Our social workers evaluate families’ preparedness to provide a secure, stable, and permanent home for foster or adoptive children. Our thorough home assessments consider the capacities and context of all household members.

Certification

We maintain a registry of families who are fully vetted to be matched with a child for emergency, short-term, and permanent fostering and adoption. The Government matches families from this registry with a child in order to begin the bonding process.

LOCAL CONTEXT & CHALLENGES FACING FAMILIES IN ZAMBIA

Many families in Zambia face intersecting, systemic challenges that make it difficult to care for their children and build stable, resilient households. Below are some of the ongoing challenges that Zambian families face.

Poverty and Economic Instability

Zambia continues to face high poverty rates, especially among families with children. According to the World Bank, over 54% of the population lives below the national poverty line (2022). 

  • UNICEF reports that 60% of Zambian children live in monetary poverty, and 40% live in multidimensional poverty, lacking access to essentials like clean water, education, or shelter.

  • Many caregivers, especially single mothers, rely on informal jobs such as market vending or domestic work, earning less than $2 per day, barely enough to feed their families, let alone cover school or health costs.

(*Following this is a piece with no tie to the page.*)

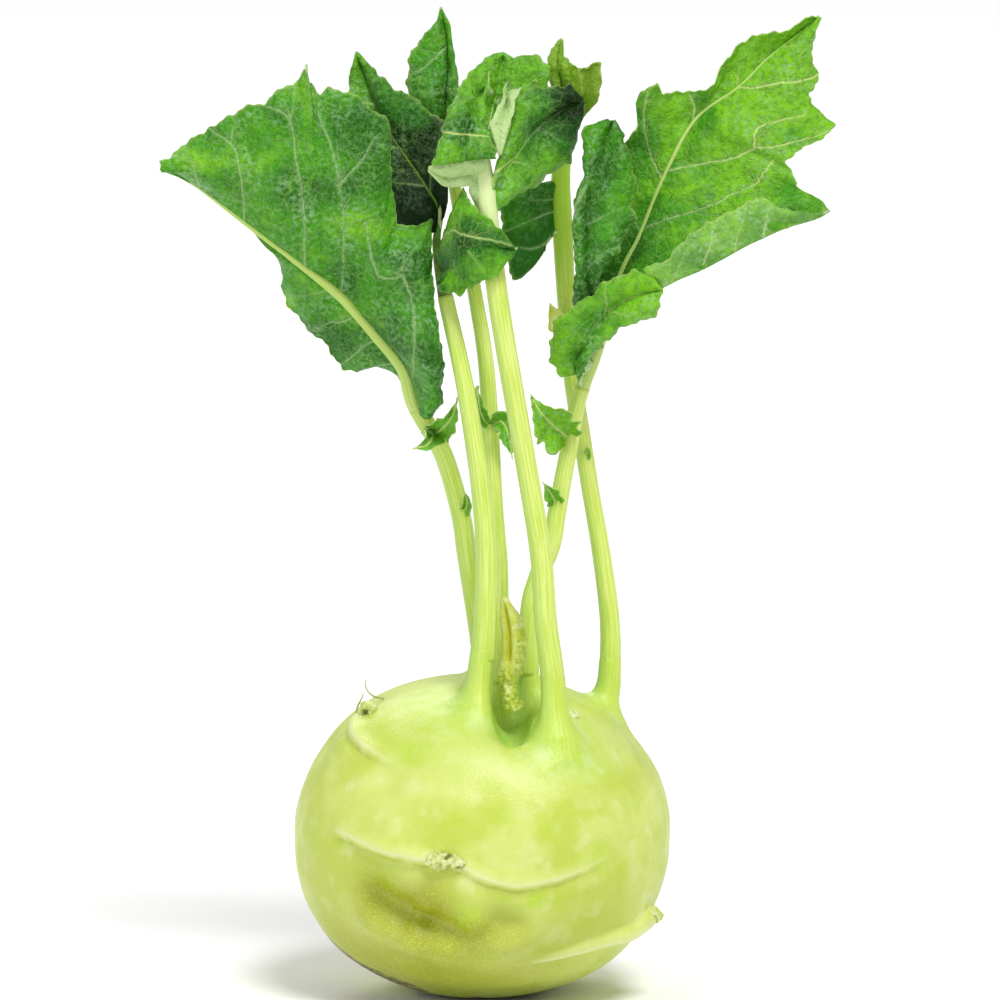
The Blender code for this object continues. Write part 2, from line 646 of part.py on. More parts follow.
                (0.35, 17.8, -6, 171), (0.42, 21.5, -6, 173.8), (0.48, 24, -7, 175.2),
                (0.58, 28.3, -7, 177.7), (0.66, 30.5, -8, 181), (0.74, 34.3, -8, 182),
                (0.82, 38, -8, 183.7), (0.93, 42, -8, 182.6),
                (1, 45, -8, 179),
            ],
            right=[
                (0, 24.5, 0, 154), (0.12, 24, -3, 153.3), (0.24, 25, -4, 158), (0.32, 26.5, -5, 160.6),
                (0.45, 31.8, -6, 165.4), (0.58, 35.5, -7, 169), (0.76, 43.3, -8, 171),
                (0.88, 44.5, -8, 174.5), (1, 45, -8, 178),
            ],
            crown=(1.5, 1.5),
        ),
    ],
    "right_rear": [
        dict(
            mid=[(20.2, 14.3, 191), (20, 14, 196), (19.8, 13.5, 201)],
            left=[
                (0, 17.5, 13, 190.5), (0.08, 15.8, 12, 188.4), (0.16, 13.3, 11, 184.3),
                (0.24, 9.5, 10, 179.1),
                (0.3, 7, 9, 178.7), (0.4, 6.5, 9, 182.8), (0.55, 4.5, 9, 188.3), (0.75, 4.5, 9, 197.2),
                (0.9, 9.5, 10, 202.7), (1, 17, 12, 203.6),
            ],
            right=[(0, 21, 14.5, 191), (1, 20.6, 13.8, 201.5)],
            crown=(1.0, 0.3),
        ),
        dict(
            mid=[(22, 11, 216.5), (24, 8, 221.5), (25, 6, 226), (24.7, 5, 230), (24, 4.7, 232.5)],
            left=[
                (0, 21.5, 10.5, 218), (0.3, 22.8, 7.5, 224.5), (0.5, 21.6, 6.5, 228), (0.65, 19.5, 6, 229.6),
                (0.8, 18.9, 5.5, 231.5), (0.9, 19, 5, 233.8), (0.96, 20.6, 5, 234.7), (1, 22.2, 4.8, 234.1),
            ],
            right=[
                (0, 24, 10, 218), (0.2, 27.1, 6, 222.5), (0.35, 28.8, 4, 224.7), (0.5, 29.5, 2.5, 227.7),
                (0.7, 29.5, 1.5, 231.1), (0.85, 29.4, 1, 234.1), (0.93, 28.4, 2, 234), (0.97, 27, 3.5, 231.9),
                (1, 24.9, 4.4, 232),
            ],
            crown=(-0.6, -1.2),
        ),
        dict(
            mid=[(22, 11, 216.5), (20.5, 7.5, 226), (19, 5.5, 234), (19.7, 5, 240)],
            left=[
                (0, 19.5, 10.5, 219), (0.4, 17, 7, 229), (0.6, 15.8, 6, 235.5), (0.75, 17.5, 5.5, 237.5),
                (1, 19.2, 5, 239.5),
            ],
            right=[
                (0, 23, 10.5, 219), (0.4, 21.5, 6.5, 230), (0.6, 21.8, 5, 234.5), (0.75, 20.3, 5, 235.5),
                (1, 20, 5, 239.7),
            ],
            crown=(1.0, 1.0),
        ),
    ],
}

# Small leaflets low on the stalks: which stalk each grows from, its tufts' midlines from the
# stalk outwards, and each tuft's half-width.
LEAFLETS = {
    "leaflet_left": ("left", DARK_GREEN, [
        ([(-12.5, 8, 140.5), (-10.5, 2, 142), (-7.5, -3, 146), (-6.3, -4, 151)], 3.0),
        ([(-12.5, 8, 140.5), (-12.5, 2, 140), (-14, -0.5, 138.5), (-17.3, 0, 137.6)], 2.6),
    ]),
    "leaflet_left_low": ("left", DARK_GREEN, [
        ([(-5.3, 11, 119), (-3.8, 8, 122), (-4.5, 7, 126.5)], 1.5),
    ]),
    "leaflet_back": ("back", DARK_GREEN, [
        ([(2, 7.3, 142), (-0.3, 3, 146), (-1.3, 3, 153)], 1.7),
        ([(2, 7.3, 142), (5, 3, 144), (7, 2, 139.5), (7.5, 3, 134.5)], 2.6),
    ]),
    "leaflet_right": ("right", LEAF_GREEN, [
        ([(22.2, 3.3, 139.5), (19, -2, 142.5), (15, -4, 147), (12, -3, 151.5)], 5.3),
    ]),
    "leaflet_right_low": ("right", DARK_GREEN, [
        ([(19, 2, 123), (17.5, -1, 126), (15.2, -2, 129.5)], 2.2),
    ]),
    "leaflet_rear": ("right_rear", LEAF_GREEN, [
        ([(25.4, 14.4, 134), (26.3, 11.3, 135.3), (26, 10.3, 137.5)], 1.5),
    ]),
    "leaflet_rear_dry": ("right_rear", DRY_GREEN, [
        ([(21.2, 15, 167), (19, 11, 169), (17.3, 9.5, 173)], 2.8),
    ]),
}


def margin_at(stations, where):
    """The margin's point at each place in where along the midline."""
    stations = np.array(stations, float)
    return np.stack([np.interp(where, stations[:, 0], stations[:, k]) for k in (1, 2, 3)], axis=-1)


def rows_of(lobe, length):
    """Where the lobe's cross rows lie along its midline: at each margin point, and between those
    that lie far apart."""
    wanted = sorted({station[0] for side in ("left", "right") for station in lobe[side]})
    rows = [wanted[0]]
    for place in wanted[1:]:
        apart = (place - rows[-1]) * length
        if apart > LEAST_STEP:
            rows += list(np.linspace(rows[-1], place, math.ceil(apart / BLADE_STEP) + 1)[1:])
    return np.array(rows)


def lobe_grid(lobe):
    """The lobe's points, from its left margin over its midline to its right margin."""
    midline = smooth_path(lobe["mid"], 2.0)
    length = lengths_along(midline)[-1]
    rows = rows_of(lobe, length)
    middle = at_length(midline, rows * length)[:, None, :]
    spread = (np.arange(1, BLADE_COLUMNS) / (BLADE_COLUMNS - 1))[None, :, None]
    halves = []
    for side, crown in zip(("left", "right"), lobe["crown"]):
        margin = margin_at(lobe[side], rows)[:, None, :]
        half = middle + (margin - middle) * spread
        half[:, :, 1] -= crown * (4 * spread * (1 - spread))[:, :, 0]
        waves = np.sin(2 * math.pi * rows * length / WAVE_LENGTH) * np.sin(math.pi * rows)
        half[:, :, 1] += lobe.get("wave", 0) * waves[:, None] * (spread**2)[:, :, 0]
        halves.append(half)
    return np.concatenate([halves[0][:, ::-1], middle, halves[1]], axis=1)


def stalk_path(stalk):
    return smooth_path(stalk["path"], 6.0)


def length_at(path, place):
    """How far along the path it comes nearest to the place."""
    fine = np.linspace(0, lengths_along(path)[-1], 400)
    return fine[np.argmin(np.linalg.norm(at_length(path, fine) - np.array(place), axis=1))]


def stalk_radii(stalk, path, where):
    """The stalk's radius at each distance in where along its path."""
    leaf_start = length_at(path, stalk["leaf_at"])
    stops = [0, leaf_start * 0.5, leaf_start, lengths_along(path)[-1]]
    return np.interp(where, stops, stalk["radii"])


def stretch(start, end, step):
    """The distances from start to end, about a step apart."""
    return np.linspace(start, end, max(2, round((end - start) / step) + 1))


def foot(name, path, radius, flare, height, finish):
    """The flared foot of a stalk, from inside the swollen stem to where the stalk stands on it."""
    heading = unit(path[1] - path[0])
    where = np.array([-FOOT_DEPTH, -3, 0, *(height * np.array([0.12, 0.25, 0.4, 0.6, 0.8, 1]))])
    inside = path[0] + where[where < 0][:, None] * heading
    centres = np.concatenate([inside, at_length(path, where[where >= 0])])
    radii = radius * (1 + flare * np.exp(-np.maximum(where, -2) / FOOT_FADE))
    return tube(name, centres, radii, FOOT_SIDES, finish)


def swollen_stem(finish):
    made = globe(finish)
    feet = [
        foot("foot", stalk_path(stalk), stalk["radii"][0], stalk["flare"], FOOT_HEIGHT, finish)
        for stalk in STALKS.values()
    ]
    stub_path = smooth_path(STUB_PATH, 2.0)
    feet.append(foot("foot", stub_path, STUB_RADII[0], 0.2, STUB_FOOT_HEIGHT, finish))
    ridges = [scar_ridge(ridge, finish) for ridge in SCAR_RIDGES]
    lumps = [scar_lump(*lump, seed, finish) for seed, lump in enumerate(SCAR_LUMPS)]
    return combine(made, feet + ridges + lumps, "UNION")


def stalk_piece(name, stalk, finish):
    """The stalk from its foot to where its leaf starts."""
    path = stalk_path(stalk)
    where = stretch(FOOT_HEIGHT + GAP, length_at(path, stalk["leaf_at"]) - GAP, 6.0)
    return tube(name, at_length(path, where), stalk_radii(stalk, path, where), STALK_SIDES, finish)


def stub_piece(finish):
    path = smooth_path(STUB_PATH, 2.0)
    along = lengths_along(path)
    where = stretch(STUB_FOOT_HEIGHT + GAP, along[-1], 3.0)
    radii = np.interp(where, np.linspace(0, along[-1], len(STUB_RADII)), STUB_RADII)
    lumps = 1 + 0.12 * np.sin(where * 1.9)
    return tube("stub", at_length(path, where), radii * lumps, STALK_SIDES, finish, squash=0.8)


def leaf_piece(name, stalk, lobes, finish):
    """A leaf: the midrib that its stalk runs on as, with the sheets of its lobes."""
    path = stalk_path(stalk)
    where = stretch(length_at(path, stalk["leaf_at"]), lengths_along(path)[-1] - MIDRIB_STOP, 6.0)
    midrib = tube(name, at_length(path, where), stalk_radii(stalk, path, where), MIDRIB_SIDES, finish)
    sheets = [sheet("lobe", lobe_grid(lobe), BLADE_THICKNESS, finish) for lobe in lobes]
    return combine(midrib, sheets, "UNION", solver="MANIFOLD")


def tuft_grid(midline, half_width):
    """A cupped, pointed little blade along the midline."""
    path = smooth_path(midline, 2.0)
    length = lengths_along(path)[-1]
    rows = np.linspace(0, 1, TUFT_ROWS)
    centres = at_length(path, rows * length)
    tangents = unit(np.gradient(centres, axis=0))
    across = unit(np.cross(tangents, (0, -1, 0)))
    forward = np.cross(across, tangents)
    widths = half_width * np.maximum(0.15, np.sin(math.pi * rows**0.8)) * (rows < 1)
    columns = np.linspace(-1, 1, 5)
    sideways = columns[None, :, None] * widths[:, None, None] * across[:, None, :]
    cup = (columns**2)[None, :, None] * widths[:, None, None] * TUFT_CUP * forward[:, None, :]
    return centres[:, None, :] + sideways + cup


def leaflet_piece(name, stalk, tufts, finish):
    """A leaflet, cut clear of the stalk that it grows from."""
    sheets = [sheet("tuft", tuft_grid(*tuft), BLADE_THICKNESS, finish) for tuft in tufts]
    made = sheets[0]
    if sheets[1:]:
        combine(made, sheets[1:], "UNION", solver="MANIFOLD")
    path = stalk_path(stalk)
    root = length_at(path, tufts[0][0][0])
    where = stretch(root - 15, root + 15, 3.0)
    radii = stalk_radii(stalk, path, where) + GAP
    cutter = tube("cutter", at_length(path, where), radii, STALK_SIDES, finish)
    combine(made, [cutter], "DIFFERENCE")
    made.name = name
    return made


def main():
    for old in list(bpy.data.objects):
        bpy.data.objects.remove(old)
    bulb_finish = material("bulb_skin", BULB_GREEN, 0.42)
    stalk_finish = material("stalk_skin", STALK_GREEN, 0.4)
    dry_finish = material("dry_leaf", DRY_GREEN, 0.8)
    swollen_stem(bulb_finish)
    for key, stalk in STALKS.items():
        stalk_piece(f"stalk_{key}", stalk, stalk_finish)
        leaf_finish = material(f"blade_{key}", LEAF_COLOURS[key], 0.45)
        leaf_piece(f"leaf_{key}", stalk, LOBES[key], leaf_finish)
    for name, (key, colour, tufts) in LEAFLETS.items():
        leaflet_piece(name, STALKS[key], tufts, material(name, colour, 0.5))
    stub_piece(dry_finish)


main()
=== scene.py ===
"""The looks of the kohlrabi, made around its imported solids: a continuous waxy skin over the swollen
stem and the feet of its stalks, ribbed stalks, and leaves with waves, veins and toothed margins.
Lengths are in millimetres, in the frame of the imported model, and are turned into metres as each
mesh is made. +X is right, +Y is back and +Z is up."""

import math

import bpy
import numpy as np
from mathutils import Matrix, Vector


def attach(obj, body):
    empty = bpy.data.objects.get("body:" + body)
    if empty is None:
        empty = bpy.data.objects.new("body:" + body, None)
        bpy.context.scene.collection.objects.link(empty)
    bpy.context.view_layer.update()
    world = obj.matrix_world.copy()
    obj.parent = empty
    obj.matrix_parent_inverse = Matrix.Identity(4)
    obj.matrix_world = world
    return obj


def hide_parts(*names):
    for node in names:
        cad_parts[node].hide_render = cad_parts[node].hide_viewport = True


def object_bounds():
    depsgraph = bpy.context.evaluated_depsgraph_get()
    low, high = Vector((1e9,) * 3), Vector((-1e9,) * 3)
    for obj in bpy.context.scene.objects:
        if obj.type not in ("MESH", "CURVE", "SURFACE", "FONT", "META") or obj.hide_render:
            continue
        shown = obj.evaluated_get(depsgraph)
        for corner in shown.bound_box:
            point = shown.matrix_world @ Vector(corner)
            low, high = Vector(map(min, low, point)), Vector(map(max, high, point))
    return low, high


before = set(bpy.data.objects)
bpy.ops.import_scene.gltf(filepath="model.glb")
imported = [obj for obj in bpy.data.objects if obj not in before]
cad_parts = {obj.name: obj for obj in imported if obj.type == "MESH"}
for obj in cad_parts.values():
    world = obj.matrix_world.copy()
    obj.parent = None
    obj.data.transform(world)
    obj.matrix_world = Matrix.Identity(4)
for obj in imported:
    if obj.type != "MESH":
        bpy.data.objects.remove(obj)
CAD_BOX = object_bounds()

MM = 0.001
BODY = "root"
FLOOR_REACH = 12000

# How many points are measured at once, and how many waves make up a ripple.
MOST_AT_ONCE = 20000
RIPPLE_WAVES = 9
RIPPLE_SCALE = 3.5

# The swollen stem's solid: a flattened globe on a flat cut base.
BULB_RADIUS = 47.0
BULB_HALF_HEIGHT = 40.3
BULB_CENTRE = np.array([0, 0, 39.6])
BULB_ROUNDNESS = 2.2
SKIN_STEP = 0.7
SKIN_TOP = 95.0
SKIN_PASSES = 3
FAR_OFF = 5.0
FEET_FROM = 58.0
FILLET = 4.5
PIT_PLACE = np.array([7.8, -21.5, 78])
PIT_SIZE = np.array([5.4, 15.0, 13.0])
PIT_ROUNDING = 3.0
SCAR_REACH = 9.0
STOUT_EDGE = 1.8
CRUMB_ROWS = 34
CRUMB_SIDES = 48
HAIR_RADIUS = 0.3
HAIR_SIDES = 8
STUB_SIDES = 80

# The stalks' solids.
FOOT_HEIGHT = 13.0
FOOT_DEPTH = 7.0
FOOT_FADE = 4.5
FLARE_SHARE = 0.75
FOOT_LAP = 3.0
JOINT_STEP = 0.06
LEAF_LAP = 1.5
STALK_SIDES = 56
MIDRIB_SIDES = 32
STALK_STEP = 0.9

# The sets of ribs round a stalk: how high, how many, where they start and which way they drift.
RIBS = [(0.35, 3, 0.7, 1), (0.40, 7, 2.1, -1), (0.30, 12, 0.4, 2), (0.20, 19, 1.3, -1)]

# The leaf blades.
BLADE_THICKNESS = 0.55
BLADE_STEP = 0.85
WAVE_LENGTH = 19.0
MIDRIB_END = 3.0
VEIN_WIDTH = 1.6
TWIG_WIDTH = 1.1
PUFF_WIDTH = 4.5
VEIN_REACH = 3.0
TUFT_STEP = 0.4
TUFT_CUP = 0.55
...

Limited Access to Education and Healthcare

While access to early education has improved, many children, especially girls, are still unable to complete their schooling due to costs, household responsibilities, or early marriage.

  • Nearly 3 in 10 children aged 7–14 are not in school, and only 40% complete upper secondary education (UNICEF, 2023).

  • In terms of healthcare, Zambia has only 1.2 physicians per 10,000 people, and rural areas remain critically underserved.

  • 35% of children under five suffer from stunting due to chronic malnutrition, a sign of long-term food insecurity and inadequate healthcare (UNICEF, 2023).

Family Separation and Institutional Care

Economic hardship, caregiver illness, and loss of parents (often due to HIV/AIDS) are major contributors to child separation in Zambia. In the absence of support services, families may feel forced to place children in institutional care, believing it offers a better future.

  • Research consistently shows that children develop best in safe, loving family environments. Institutional care can lead to developmental delays, poor mental health, and attachment difficulties.

  • 70% of children in care had living relatives willing to provide a home, if only they had the resources and support to do so.

Gender-Based Violence and its Impact on Families

Gender-based violence (GBV) remains a significant barrier to family well-being. Survivors of GBV often lack access to justice, economic support, or recovery services leaving families destabilized and children at greater risk.

  • According to the 2022 Zambia Demographic and Health Survey (ZDHS), 45% of women aged 15–49 have experienced physical or sexual violence from a partner.

  • Children living in homes affected by GBV are more likely to experience abuse, neglect, and trauma, often resulting in long-term emotional and behavioral issues.